In terms of operational efficiencies, Rabiu noted that the merger would provide opportunities for significant cost savings and improved operational efficiencies by streamlining operations and optimising the use of combined resources.
On economies of scale, Rabiu said: “The merger will provide a platform where the enlarged company benefits from economies of scale in procurement, distribution and manufacturing of the products offered to our customers.
We expect the benefits accruing from greater economies of scale to accrue to many stakeholders.”

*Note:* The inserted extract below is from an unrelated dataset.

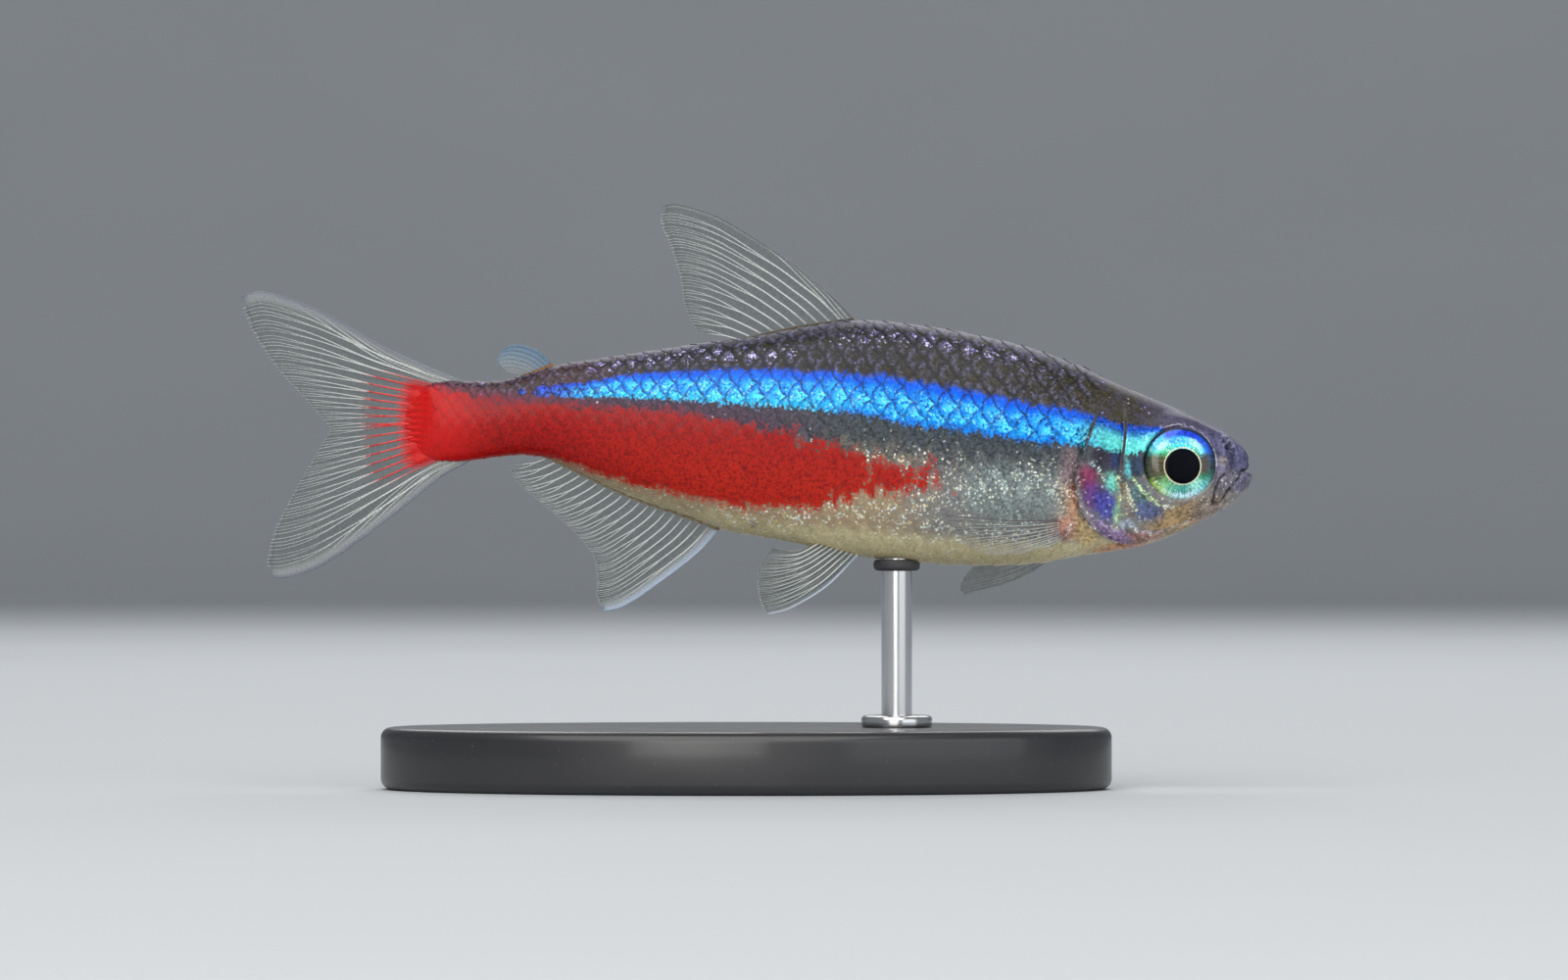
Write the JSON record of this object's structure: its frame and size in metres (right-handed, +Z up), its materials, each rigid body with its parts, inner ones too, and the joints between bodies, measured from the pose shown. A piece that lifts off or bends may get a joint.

According to him, CCNN shareholders will become shareholders of a larger and highly profitable entity, stressing that synergies created as a result of the merger would create additional value for shareholders.
“Besides, the enlarged company will create a platform for further investment that will have a positive impact on the communities where the operations of the companies are present as well as for the economy as a whole,” the foremost industrialist declared.
He said this consolidation would mark the culmination of the first phase of the BUA mid-term strategic plan for its cement businesses, which currently include four cement plants spread across Obu Cement Company and the CCNN.
“A new $450million Sokoto Kalambaina II Plant is scheduled to come on stream in the second half of 2020 alongside another 48MW power plant to complement the existing assets and take advantage of a growing cement market in Northern Nigeria and the West African region. This consolidation will cement BUA’s position as the second largest cement producer in Nigeria whilst also positioning it to take advantage of the combined synergies to effectively serve Northern and Southern Nigeria based on the strategic locations of these plants – as well as a sizeable export market,” he said.
Rabiu said the board and management intended to continue creating value for the benefit of shareholders of the consolidated company by maintaining their focus on outperforming the Nigerian cement industry across key indices through a laser-like commitment to excellent products and service delivery, operational efficiency as well as maintaining leadership position in their home markets.